É claro que muitos podem refutar essas afirmações, mas esses estudiosos não foram os únicos a levantar essa possibilidade, e nem os hebreus os únicos a serem considerados como tendo “colonizado” a América em épocas anteriores à “descoberta” oficial.
Aqui mesmo no Brasil, vários pesquisadores levantaram uma quantidade imensa de evidências que apontam nessa direção, com a descoberta de inscrições atribuídas a fenícios, sumérios e também aos hebreus. O volume de inscrições coletadas em todo o país por Bernardo de Azevedo da Silva Ramos (1858-1931), por exemplo, é considerada impressionante, ainda que o assunto dificilmente seja estudado a fundo pela chamada arqueologia oficial. Sua pesquisa se encontra no livro Inscripções e Tradições da América Prehistorica Especialmente do Brasil (que pode ser encontrado em cópia digital em: digital.bbm.usp.br/handle/bbm/7231).
As referências dos textos dos maias-quichés também são muito interessantes, uma vez que eles citam a origem de seu povo no Oriente, com seus ancestrais tendo atravessado o mar. Nos capítulos que tratam da Criação, também surgem referências a um período em que seu povo tinha apenas um idioma, o que poderia estabelecer uma relação com a narração bíblica da Torre de Babel.

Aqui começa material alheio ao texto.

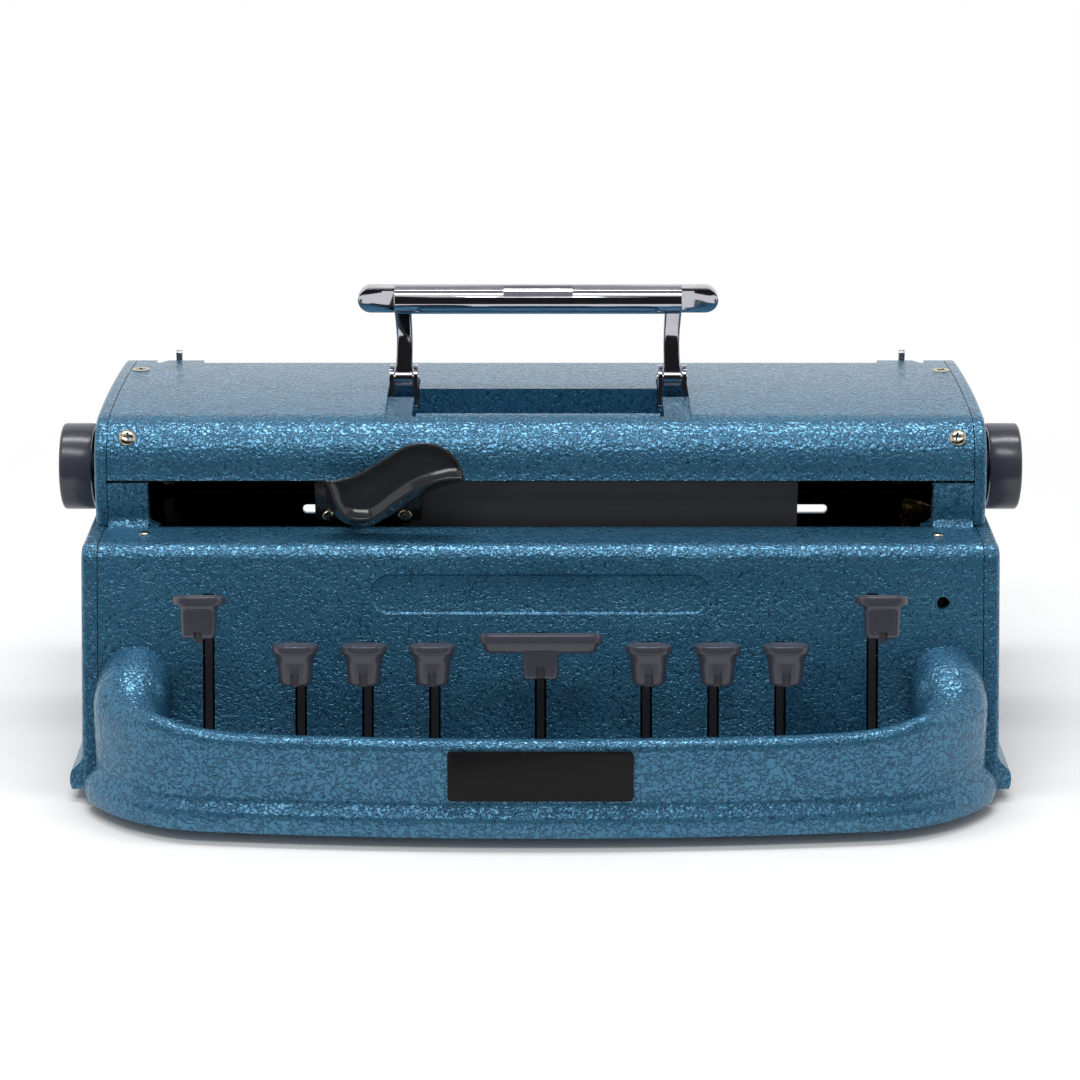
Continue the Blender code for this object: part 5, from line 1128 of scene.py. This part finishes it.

As dificuldades, em todos os casos citados, é estabelecer a relação com o Livro de Mórmon, pois todas as descobertas ocorreram após a morte de Joseph Smith. Talvez seja por isso que alguns pesquisadores defendam a ideia de que Smith realmente teve acesso a algum texto, mas que tenha inserido nele algumas noções de sua autoria.
Sendo ou não considerado um livro de revelações inspiradas por Deus, o que parece claro é que o Livro de Mórmon apresenta alguns problemas difíceis de serem solucionados por meio da simples negação de sua autenticidade – como pretendem os estudos ortodoxos da arqueologia e história que, a princípio, não reconhecem a possibilidade de que povos do Oriente Médio e África tenham visitado a América em épocas distantes. Assim, o livro mereceria alguns estudos mais aprofundados, pelo menos por parte dos pesquisadores da linha alternativa.